In a nutshell, I'm positive I'll be left in the rotten, old dust of the world. I'm Jane. Mmh, always been stuck with that Pain Jane moniker. It just rolled off the tongue, and it frustrated me to no end that everyone in school used my name to mock me. I vividly remember becoming so enraged at a boy in elementary school that I held him in a choke-hold for several seconds. Then I was immediately repulsed and ashamed and all the anger oozed out viscously. I was sick to my stomach and didn't want to face him or anyone. I skulked into the classroom, face burning, and quietly sat down on the floor, shaking with anxiety. Then in aftercare I was screaming out the injustices of the world, and climbing trees and high on life. I went home and I was ashamed and lying and alone, and remorsefully wrote a note to the boy apologizing. 

Fickle. Ambivalent: I'm bipolar with an ED, if someone could just stick with a diagnosis. It can be very tiring shuffling in and out of a psychiatric identification. Validation is hard to come by these days. People talk about ups and downs, but it's hard to express what it feels like to be uncontrollably up or down. My father calls it 'mind over matter' and that makes me feel like a ball of shit for being unable to 'control' myself and my actions. I could wake up one morning high as a kite, then go from ecstatic to depressed like someone flipped a light-saver switch. I could do something one day, and wake up the next regretting whatever I did or said. On a high I lost my virginity in the girls bathroom at fourteen; by fifteen I was a full time bulimic. I've written suicide notes - as early at age eight, I've put a gun in my mouth, I've counted and separated the pills I would need to take to overdose. But I have to face to the world - there are no magic words to make my problems go away. 

My EDNOS, I'll address as comprehensibly as possible. I've been a bulimic/anorexic-alternating for six years or so; I get disoriented about the passage of time. There are periods where I deny that I have an eating disorder and delude myself into believing I'm 'on top on the world' and nothing is wrong at all. I look at others around me and how effortlessly they live and accomplish moving on with life, and wonder why I'm still stuck in the same old rut I've been in for 6 years.
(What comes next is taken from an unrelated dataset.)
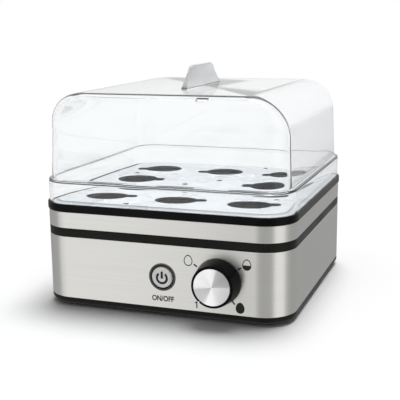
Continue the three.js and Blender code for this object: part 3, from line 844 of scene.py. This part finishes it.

I want to know that there is something out there calling my name, something I haven't found yet but is waiting for me to grasp it. It's the only way I can go on living.

But I feel secure and impregnable behind this new blog. The name's very misleading. This blog is a way of learning about myself, and seeing where this takes me. I hope to stick with this blog for as long as possible, before I lose interest. I just want people to be aware of my illness, and how it affects me and the ones around me, the ones I count on for love and support.

To end on a happy note: I like appreciating the world, the way colors dance on the skin, the transformation of golden and bright light on the diorama of life. The way thoughts pirouette in your head, those kind of bizarre thoughts full of imagination, so much so that you think you're the only one feeling them. We are all like that, I think, to some degree.